■ **DIRECTION**:
Set down, exactly as written, only the lines starting with the one that holds "0.2, 0.1), 0.4)" and ending with the one that holds "bpy.context.view_layer.update()".

■ **COLLECTED MATERIAL**:
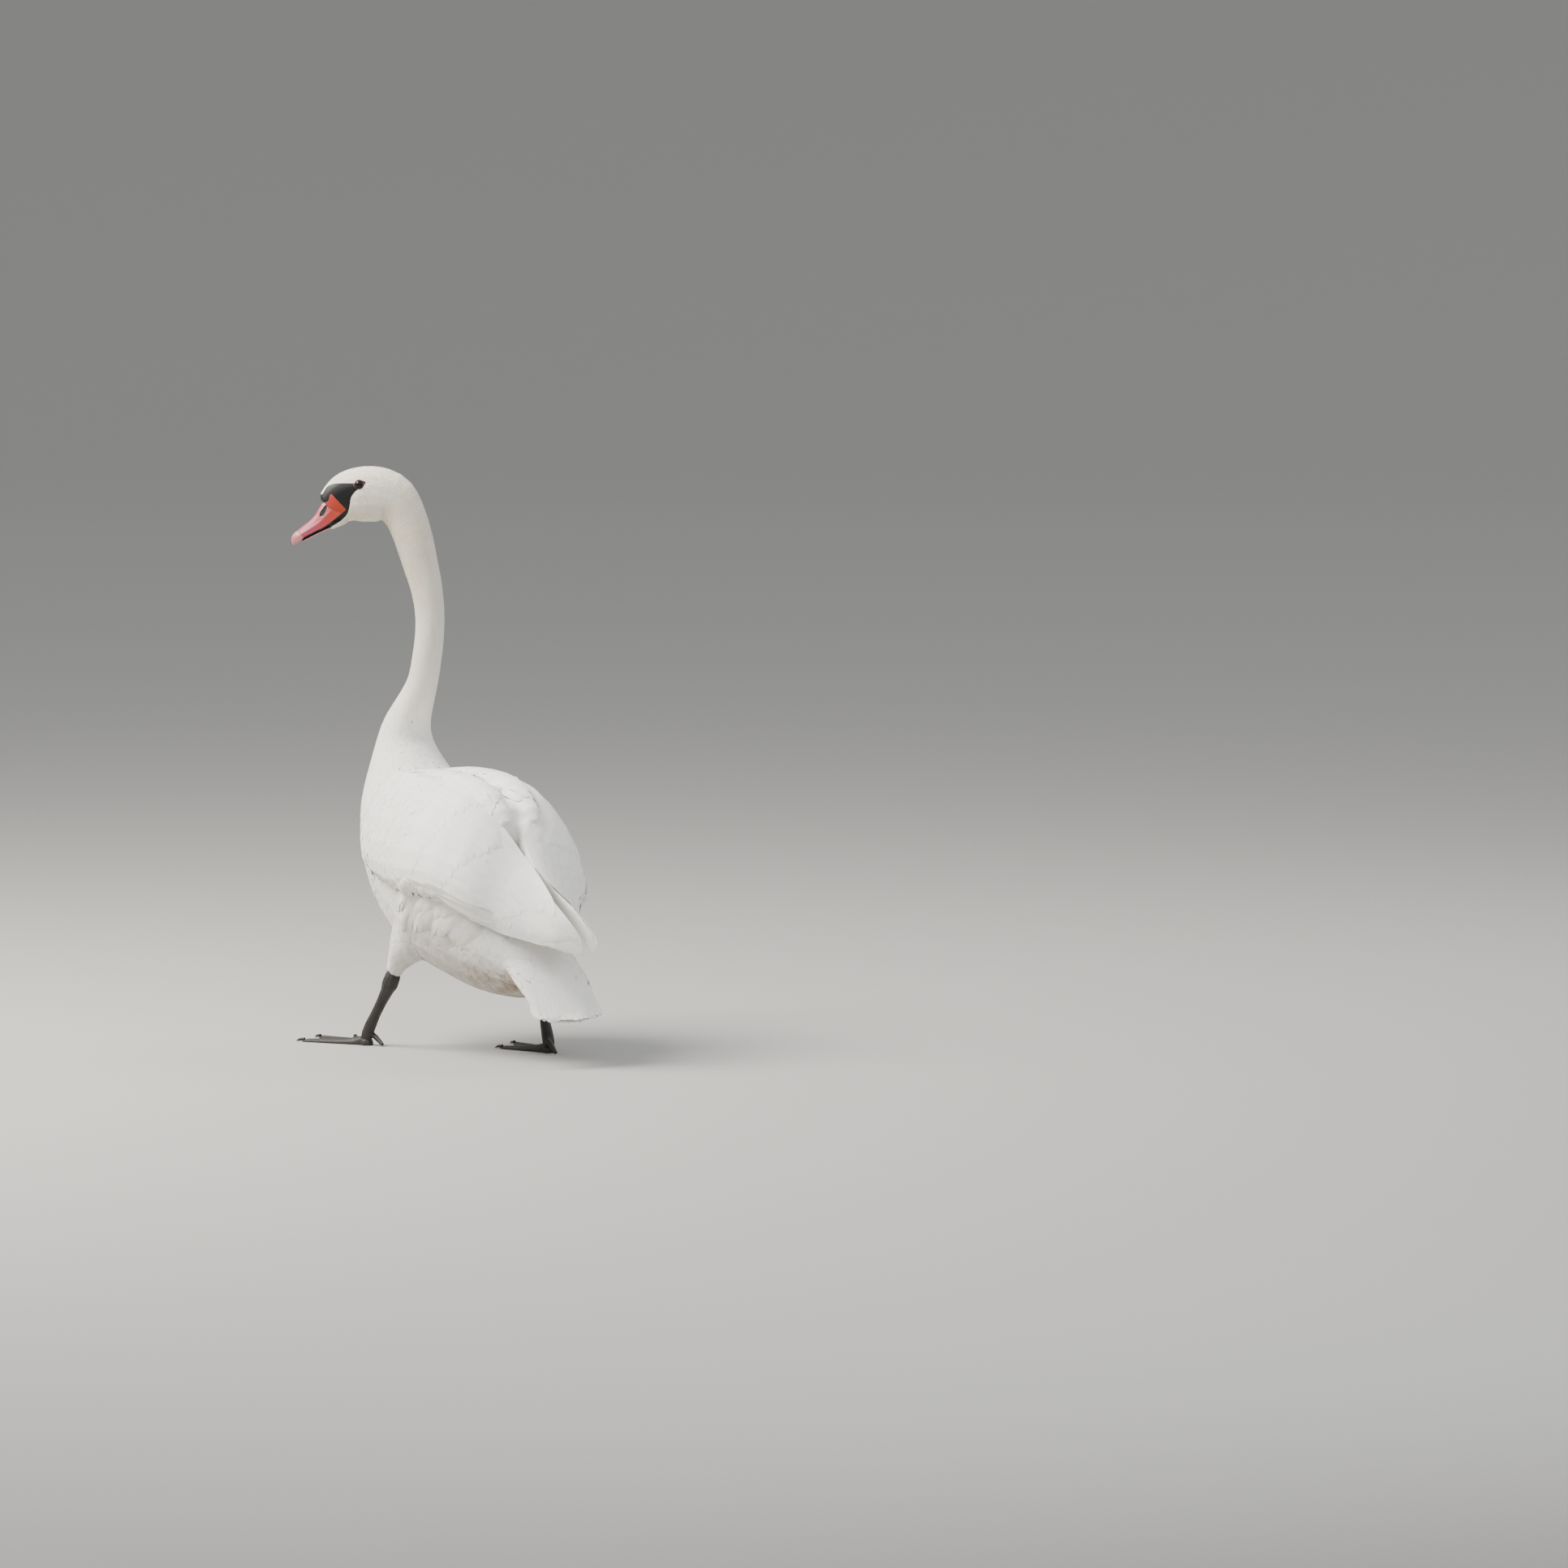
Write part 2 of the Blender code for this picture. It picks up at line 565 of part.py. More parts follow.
def make_legs(feathers, black, flesh):
    """Thighs, bare shanks, webbed feet, hind toes and claws."""
    for name, side in (("left", 1), ("right", -1)):
        thigh = loft("thigh_" + name, limb_rings(THIGHS[name], 7, 14), feathers)
        shank_cutter = loft("shank_cutter_" + name, limb_rings(SHANKS[name], 9, 10, GAP))
        boolean(thigh, "DIFFERENCE", flesh + [shank_cutter])
        shank = loft("shank_" + name, limb_rings(SHANKS[name], 9, 10), black)
        foot_mesh("foot_" + name, side, material=black)
        boolean(shank, "DIFFERENCE", flesh + [foot_mesh("foot_cutter_" + name, side, FOOT_GAP)])
        x, y, yaw = FEET[name]
        ahead, left = heading(yaw)
        back = Vector((x, y, 0.0)) - ahead * HEEL_RADIUS + left * (side * -0.004)
        hind = (
            (*(back + ahead * 0.008 + UP * 0.020), 0.0050),
            (*(back - ahead * 0.006 + UP * 0.014), 0.0042),
            (*(back - ahead * 0.017 + UP * 0.007), 0.0034),
            (*(back - ahead * 0.023 + UP * 0.0035), 0.0026),
        )
        toe = loft("hind_toe_" + name, limb_rings(hind, 4, 8), black)
        boolean(toe, "DIFFERENCE", [shank_cutter, foot_mesh("hind_cutter_" + name, side, FOOT_GAP)])
        for toe_name, bearing, reach in TOES:
            turn = math.radians(bearing)
            aim = ahead * math.cos(turn) + left * (side * math.sin(turn))
            start = Vector((x, y, 0.0)) + aim * (reach + 2 * GAP)
            rows = (
                (*(start + UP * 0.0042), CLAW_RADIUS),
                (*(start + aim * CLAW_LENGTH * 0.55 + UP * 0.0035), CLAW_RADIUS * 0.72),
                (*(start + aim * CLAW_LENGTH + UP * 0.0009), 0.0006),
            )
            loft("claw_%s_%s" % (toe_name, name), limb_rings(rows, 3, 6), black)


def recentre():
    """Moves every mesh so that the origin lies on the floor, under the middle of the model."""
    shown = [o for o in bpy.data.objects if not o.hide_render]
    places = [vert.co for o in shown for vert in o.data.vertices]
    shift = Vector((0.0, 0.0, -min(p.z for p in places)))
    for axis in (0, 1):
        values = [p[axis] for p in places]
        shift[axis] = -(min(values) + max(values)) / 2
    for made in bpy.data.objects:
        made.data.transform(Matrix.Translation(shift))


def main():
    for old in list(bpy.data.objects):
        bpy.data.objects.remove(old)
    feathers = new_material("white_feathers", (0.8, 0.8, 0.77), 0.8)
    horn = new_material("orange_horn", (0.75, 0.2, 0.1), 0.4)
    black = new_material("black_skin", (0.02, 0.02, 0.02), 0.5)
    eye = new_material("dark_eye", (0.02, 0.01, 0.01), 0.1)
    flesh_parts, flesh = make_flesh(feathers)
    wings = make_wings(feathers, flesh)
    make_scapulars(feathers, flesh + wings)
    make_tail(feathers, flesh + wings)
    make_head_parts(flesh_parts["head"], horn, black, eye)
    make_legs(feathers, black, flesh)
    recentre()


main()
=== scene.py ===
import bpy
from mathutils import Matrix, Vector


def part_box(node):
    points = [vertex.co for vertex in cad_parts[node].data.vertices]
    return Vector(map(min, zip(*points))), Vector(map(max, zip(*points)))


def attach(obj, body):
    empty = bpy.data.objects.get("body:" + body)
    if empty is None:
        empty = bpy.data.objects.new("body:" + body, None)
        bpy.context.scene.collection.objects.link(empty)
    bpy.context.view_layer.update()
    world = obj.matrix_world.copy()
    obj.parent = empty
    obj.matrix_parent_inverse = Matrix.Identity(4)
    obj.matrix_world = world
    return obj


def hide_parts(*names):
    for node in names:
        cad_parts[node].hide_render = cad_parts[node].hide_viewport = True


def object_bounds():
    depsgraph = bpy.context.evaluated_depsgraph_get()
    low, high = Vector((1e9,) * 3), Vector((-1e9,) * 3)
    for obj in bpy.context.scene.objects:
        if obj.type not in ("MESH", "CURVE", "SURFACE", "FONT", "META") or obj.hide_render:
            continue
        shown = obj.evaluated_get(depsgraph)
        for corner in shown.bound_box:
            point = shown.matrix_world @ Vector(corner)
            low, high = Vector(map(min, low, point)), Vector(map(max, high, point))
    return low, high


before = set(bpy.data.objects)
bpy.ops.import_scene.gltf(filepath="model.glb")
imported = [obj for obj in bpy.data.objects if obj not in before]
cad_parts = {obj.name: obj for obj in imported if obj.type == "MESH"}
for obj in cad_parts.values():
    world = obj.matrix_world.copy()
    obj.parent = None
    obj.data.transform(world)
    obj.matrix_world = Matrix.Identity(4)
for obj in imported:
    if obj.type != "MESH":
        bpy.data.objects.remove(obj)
cad_box = [list(corner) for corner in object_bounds()]
print("solids from", cad_box[0], "to", cad_box[1])

# %% [markdown]
# ## Helpers
# A few things are needed again and again: a colour from its hex name, a shader or geometry node
# with its links, a mesh's numbers as an array, and a mesh or an object from what was built. Each
# gets one small function, so that the steps below read as a list of decisions.
# %% Colours, nodes and points
import math

import bmesh
import bpy
import numpy as np
from mathutils import Vector
from mathutils.bvhtree import BVHTree

MM = 0.001
UP = Vector((0.0, 0.0, 1.0))


def linear(name):
    """The linear colour of an sRGB hex name such as #F0EDE6, with alpha 1."""
    parts = [int(name[i : i + 2], 16) / 255 for i in (1, 3, 5)]
    return (*[p / 12.92 if p <= 0.04045 else ((p + 0.055) / 1.055) ** 2.4 for p in parts], 1.0)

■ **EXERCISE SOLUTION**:
    horn = new_material("orange_horn", (0.75, 0.2, 0.1), 0.4)
    black = new_material("black_skin", (0.02, 0.02, 0.02), 0.5)
    eye = new_material("dark_eye", (0.02, 0.01, 0.01), 0.1)
    flesh_parts, flesh = make_flesh(feathers)
    wings = make_wings(feathers, flesh)
    make_scapulars(feathers, flesh + wings)
    make_tail(feathers, flesh + wings)
    make_head_parts(flesh_parts["head"], horn, black, eye)
    make_legs(feathers, black, flesh)
    recentre()


main()
=== scene.py ===
import bpy
from mathutils import Matrix, Vector


def part_box(node):
    points = [vertex.co for vertex in cad_parts[node].data.vertices]
    return Vector(map(min, zip(*points))), Vector(map(max, zip(*points)))


def attach(obj, body):
    empty = bpy.data.objects.get("body:" + body)
    if empty is None:
        empty = bpy.data.objects.new("body:" + body, None)
        bpy.context.scene.collection.objects.link(empty)
    bpy.context.view_layer.update()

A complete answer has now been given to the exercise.